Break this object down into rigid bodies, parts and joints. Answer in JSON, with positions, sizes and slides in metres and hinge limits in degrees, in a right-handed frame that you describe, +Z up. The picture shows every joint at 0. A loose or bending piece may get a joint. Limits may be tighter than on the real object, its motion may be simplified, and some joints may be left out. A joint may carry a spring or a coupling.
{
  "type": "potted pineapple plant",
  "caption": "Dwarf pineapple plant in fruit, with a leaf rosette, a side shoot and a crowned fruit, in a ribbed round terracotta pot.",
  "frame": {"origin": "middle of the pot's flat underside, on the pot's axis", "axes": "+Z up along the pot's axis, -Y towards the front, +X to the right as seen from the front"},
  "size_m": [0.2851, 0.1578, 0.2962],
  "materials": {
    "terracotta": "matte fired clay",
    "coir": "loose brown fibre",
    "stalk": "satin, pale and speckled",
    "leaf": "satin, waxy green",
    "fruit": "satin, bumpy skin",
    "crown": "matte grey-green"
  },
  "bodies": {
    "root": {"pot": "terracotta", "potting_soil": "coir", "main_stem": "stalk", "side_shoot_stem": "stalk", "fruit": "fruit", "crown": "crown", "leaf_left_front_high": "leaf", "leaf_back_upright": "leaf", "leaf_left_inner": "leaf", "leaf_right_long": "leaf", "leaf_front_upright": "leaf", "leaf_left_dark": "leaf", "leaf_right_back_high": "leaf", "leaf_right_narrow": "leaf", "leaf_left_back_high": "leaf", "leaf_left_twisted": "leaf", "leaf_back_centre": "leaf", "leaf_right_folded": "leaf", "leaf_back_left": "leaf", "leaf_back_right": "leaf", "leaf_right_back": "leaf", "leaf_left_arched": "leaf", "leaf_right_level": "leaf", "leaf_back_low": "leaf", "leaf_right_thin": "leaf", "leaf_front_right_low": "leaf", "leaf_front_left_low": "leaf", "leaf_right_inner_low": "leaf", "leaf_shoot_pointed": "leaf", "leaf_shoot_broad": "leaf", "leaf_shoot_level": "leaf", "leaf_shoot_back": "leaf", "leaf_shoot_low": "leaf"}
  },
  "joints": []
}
---
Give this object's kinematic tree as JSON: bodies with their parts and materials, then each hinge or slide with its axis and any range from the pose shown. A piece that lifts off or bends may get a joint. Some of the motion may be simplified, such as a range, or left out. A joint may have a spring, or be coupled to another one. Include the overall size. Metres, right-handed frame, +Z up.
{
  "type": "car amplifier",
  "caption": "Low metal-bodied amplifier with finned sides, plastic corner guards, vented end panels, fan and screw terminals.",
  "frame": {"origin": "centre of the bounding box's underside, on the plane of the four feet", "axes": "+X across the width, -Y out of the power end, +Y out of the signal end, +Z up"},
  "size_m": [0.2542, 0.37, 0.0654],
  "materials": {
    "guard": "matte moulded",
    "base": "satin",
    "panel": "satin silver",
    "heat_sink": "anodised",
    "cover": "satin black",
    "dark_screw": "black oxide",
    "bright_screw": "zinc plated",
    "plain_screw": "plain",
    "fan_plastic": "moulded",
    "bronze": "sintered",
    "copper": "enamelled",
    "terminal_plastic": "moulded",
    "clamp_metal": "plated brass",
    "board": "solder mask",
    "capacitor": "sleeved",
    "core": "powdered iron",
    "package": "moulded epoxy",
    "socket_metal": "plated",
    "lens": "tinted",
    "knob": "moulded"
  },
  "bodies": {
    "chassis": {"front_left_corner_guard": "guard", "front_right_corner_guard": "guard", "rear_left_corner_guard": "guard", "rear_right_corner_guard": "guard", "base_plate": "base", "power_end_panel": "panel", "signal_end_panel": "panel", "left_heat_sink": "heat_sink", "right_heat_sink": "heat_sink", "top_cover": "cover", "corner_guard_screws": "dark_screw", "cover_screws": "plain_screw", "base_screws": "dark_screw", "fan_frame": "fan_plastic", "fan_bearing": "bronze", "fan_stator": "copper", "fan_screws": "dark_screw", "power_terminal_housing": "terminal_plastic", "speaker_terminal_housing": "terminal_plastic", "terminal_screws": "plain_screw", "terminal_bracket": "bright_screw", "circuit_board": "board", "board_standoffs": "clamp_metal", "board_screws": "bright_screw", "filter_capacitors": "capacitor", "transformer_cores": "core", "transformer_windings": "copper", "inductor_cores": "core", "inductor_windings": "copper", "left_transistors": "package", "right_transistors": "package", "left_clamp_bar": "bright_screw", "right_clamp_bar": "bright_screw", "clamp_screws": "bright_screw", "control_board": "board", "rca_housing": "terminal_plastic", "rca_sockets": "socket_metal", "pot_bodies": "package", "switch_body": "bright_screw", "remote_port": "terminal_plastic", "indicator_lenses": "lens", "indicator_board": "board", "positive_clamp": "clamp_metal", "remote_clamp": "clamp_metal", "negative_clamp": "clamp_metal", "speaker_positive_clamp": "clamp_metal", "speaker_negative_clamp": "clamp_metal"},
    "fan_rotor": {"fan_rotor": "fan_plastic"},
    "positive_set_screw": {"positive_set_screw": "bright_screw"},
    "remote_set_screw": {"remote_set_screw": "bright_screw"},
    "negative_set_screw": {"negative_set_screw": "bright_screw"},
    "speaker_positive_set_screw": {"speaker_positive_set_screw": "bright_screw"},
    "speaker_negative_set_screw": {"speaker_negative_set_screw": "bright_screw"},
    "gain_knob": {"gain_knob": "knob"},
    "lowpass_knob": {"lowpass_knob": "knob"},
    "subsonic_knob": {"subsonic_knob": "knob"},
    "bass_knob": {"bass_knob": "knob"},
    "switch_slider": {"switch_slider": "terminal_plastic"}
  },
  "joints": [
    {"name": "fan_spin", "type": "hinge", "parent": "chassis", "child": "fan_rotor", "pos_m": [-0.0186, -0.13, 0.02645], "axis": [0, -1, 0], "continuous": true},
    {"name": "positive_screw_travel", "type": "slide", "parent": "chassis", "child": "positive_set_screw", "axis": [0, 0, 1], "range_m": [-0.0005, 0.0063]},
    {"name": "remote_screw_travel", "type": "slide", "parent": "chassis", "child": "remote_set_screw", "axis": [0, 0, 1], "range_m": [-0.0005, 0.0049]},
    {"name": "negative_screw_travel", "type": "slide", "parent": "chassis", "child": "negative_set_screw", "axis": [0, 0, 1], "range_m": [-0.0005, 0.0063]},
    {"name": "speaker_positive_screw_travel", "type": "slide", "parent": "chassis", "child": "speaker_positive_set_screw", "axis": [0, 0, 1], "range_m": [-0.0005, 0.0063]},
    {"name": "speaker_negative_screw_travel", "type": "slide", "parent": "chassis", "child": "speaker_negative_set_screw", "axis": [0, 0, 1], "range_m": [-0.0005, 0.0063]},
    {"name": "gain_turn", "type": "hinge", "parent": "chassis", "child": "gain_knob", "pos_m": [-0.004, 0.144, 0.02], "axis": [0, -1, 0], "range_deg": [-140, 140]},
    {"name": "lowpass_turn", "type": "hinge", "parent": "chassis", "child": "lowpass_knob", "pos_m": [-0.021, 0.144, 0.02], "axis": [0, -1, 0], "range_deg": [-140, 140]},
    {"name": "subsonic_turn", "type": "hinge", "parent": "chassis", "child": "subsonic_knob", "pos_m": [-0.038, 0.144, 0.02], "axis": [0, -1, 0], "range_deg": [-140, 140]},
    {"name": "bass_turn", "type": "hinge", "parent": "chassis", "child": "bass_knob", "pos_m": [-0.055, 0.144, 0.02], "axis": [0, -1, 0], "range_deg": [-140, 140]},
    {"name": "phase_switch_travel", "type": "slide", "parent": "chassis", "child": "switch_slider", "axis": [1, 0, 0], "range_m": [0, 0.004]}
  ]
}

Job — The answer must consist solely of the number of lines in the entries that contain the word "JSON".

Answer for this exercise — 2